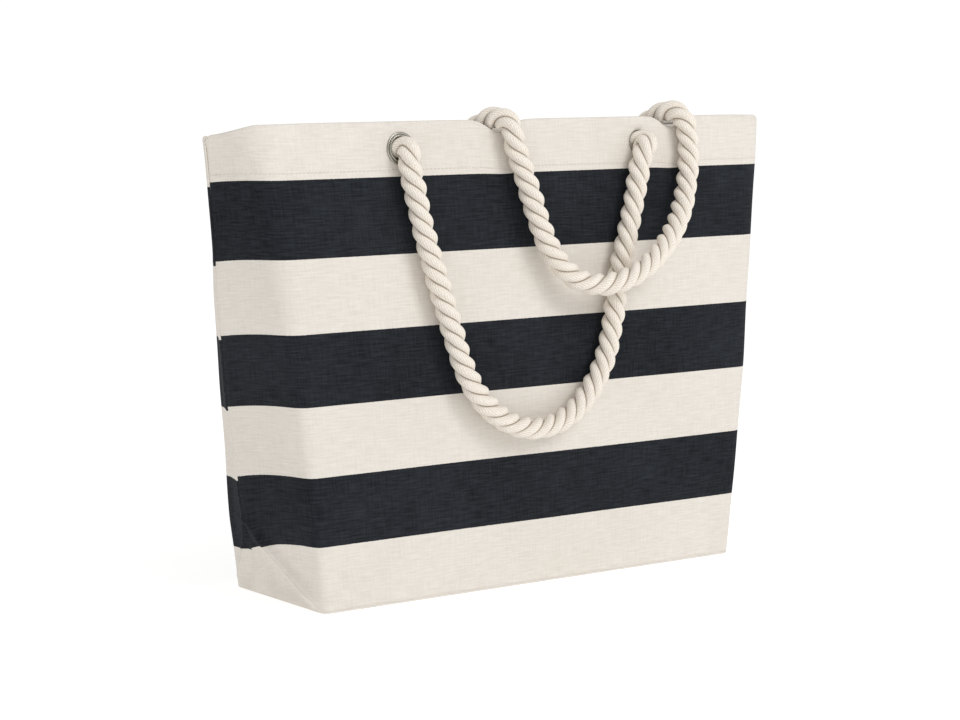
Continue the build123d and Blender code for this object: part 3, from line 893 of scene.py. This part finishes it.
class Handles:
    """Both rope handles, with their stopper knots and whipped tails inside the bag."""

    def __init__(self, places: dict[str, EyeletPlace], rope: LaidRope, finishes: Finishes) -> None:
        """Keeps what the handles are made from.

        Args:
            places: the four eyelets by label.
            rope: sizes of the rope.
            finishes: the materials.
        """
        self.places = places
        self.rope = rope
        self.finishes = finishes
        self.knot_face = 0.0041

    def front_route(self) -> list[tuple[float, float, float]]:
        """Control points of the front handle, from its left knot to its right one."""
        left, right = self.places["front_left"], self.places["front_right"]
        start = [left.on_axis(-self.knot_face), left.on_axis(0.004), left.on_axis(0.0105)]
        end = [right.on_axis(0.013), right.on_axis(0.005), right.on_axis(-self.knot_face)]
        loop = [
            (-0.1170, -0.0512, 0.3300), (-0.1140, -0.0545, 0.3110), (-0.1100, -0.0575, 0.2870),
            (-0.1040, -0.0600, 0.2640), (-0.0965, -0.0625, 0.2380), (-0.0885, -0.0650, 0.2120),
            (-0.0810, -0.0675, 0.1840), (-0.0680, -0.0695, 0.1570), (-0.0430, -0.0710, 0.1335),
            (-0.0130, -0.0720, 0.1235), (0.0170, -0.0715, 0.1285), (0.0410, -0.0700, 0.1450),
            (0.0610, -0.0680, 0.1710), (0.0710, -0.0655, 0.2000), (0.0770, -0.0630, 0.2300),
            (0.0855, -0.0605, 0.2580), (0.0950, -0.0580, 0.2850), (0.1030, -0.0555, 0.3110),
            (0.1085, -0.0530, 0.3300)]
        return [tuple(p) for p in start] + loop + [tuple(p) for p in end]

    def back_route(self) -> list[tuple[float, float, float]]:
        """Control points of the back handle: up behind, over the mouth, down in front."""
        left, right = self.places["back_left"], self.places["back_right"]
        start = [left.on_axis(-self.knot_face), left.on_axis(0.005), left.on_axis(0.015)]
        end = [right.on_axis(0.015), right.on_axis(0.005), right.on_axis(-self.knot_face)]
        loop = [
            (-0.1100, 0.0460, 0.3470), (-0.0920, 0.0430, 0.3500), (-0.0740, 0.0330, 0.3510),
            (-0.0570, 0.0190, 0.3500), (-0.0410, 0.0000, 0.3500), (-0.0310, -0.0180, 0.3570),
            (-0.0240, -0.0330, 0.3675), (-0.0190, -0.0490, 0.3630), (-0.0175, -0.0500, 0.3470),
            (-0.0110, -0.0530, 0.3270), (-0.0050, -0.0570, 0.3040), (0.0010, -0.0605, 0.2820),
            (0.0085, -0.0640, 0.2630), (0.0190, -0.0690, 0.2470), (0.0335, -0.0740, 0.2370),
            (0.0530, -0.0795, 0.2345), (0.0740, -0.0830, 0.2395), (0.0970, -0.0820, 0.2510),
            (0.1190, -0.0760, 0.2655), (0.1380, -0.0670, 0.2820), (0.1515, -0.0590, 0.3020),
            (0.1595, -0.0540, 0.3260), (0.1615, -0.0500, 0.3480), (0.1590, -0.0485, 0.3640),
            (0.1530, -0.0350, 0.3710), (0.1485, -0.0180, 0.3600), (0.1460, 0.0000, 0.3510),
            (0.1460, 0.0190, 0.3490), (0.1475, 0.0400, 0.3500), (0.1385, 0.0520, 0.3480),
            (0.1240, 0.0510, 0.3450)]
        return [tuple(p) for p in start] + loop + [tuple(p) for p in end]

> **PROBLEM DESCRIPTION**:
Lines from the beginning of the data above through the line containing "are made from." are to be returned exactly, and no others.

> **OUTPUT OF THE EXERCISE**:
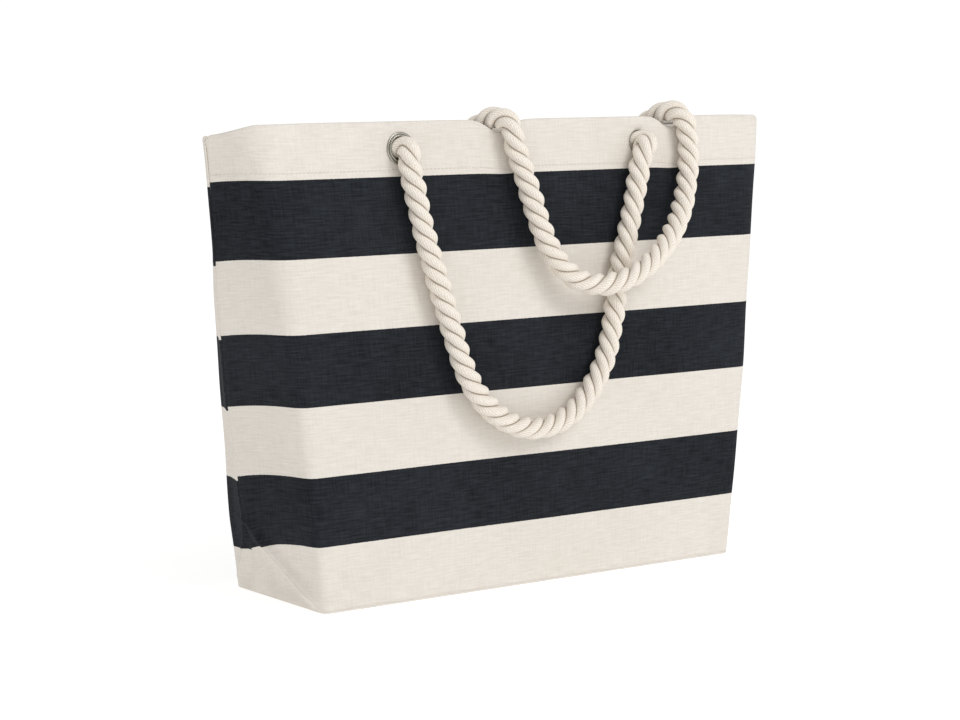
Continue the build123d and Blender code for this object: part 3, from line 893 of scene.py. This part finishes it.
class Handles:
    """Both rope handles, with their stopper knots and whipped tails inside the bag."""

    def __init__(self, places: dict[str, EyeletPlace], rope: LaidRope, finishes: Finishes) -> None:
        """Keeps what the handles are made from.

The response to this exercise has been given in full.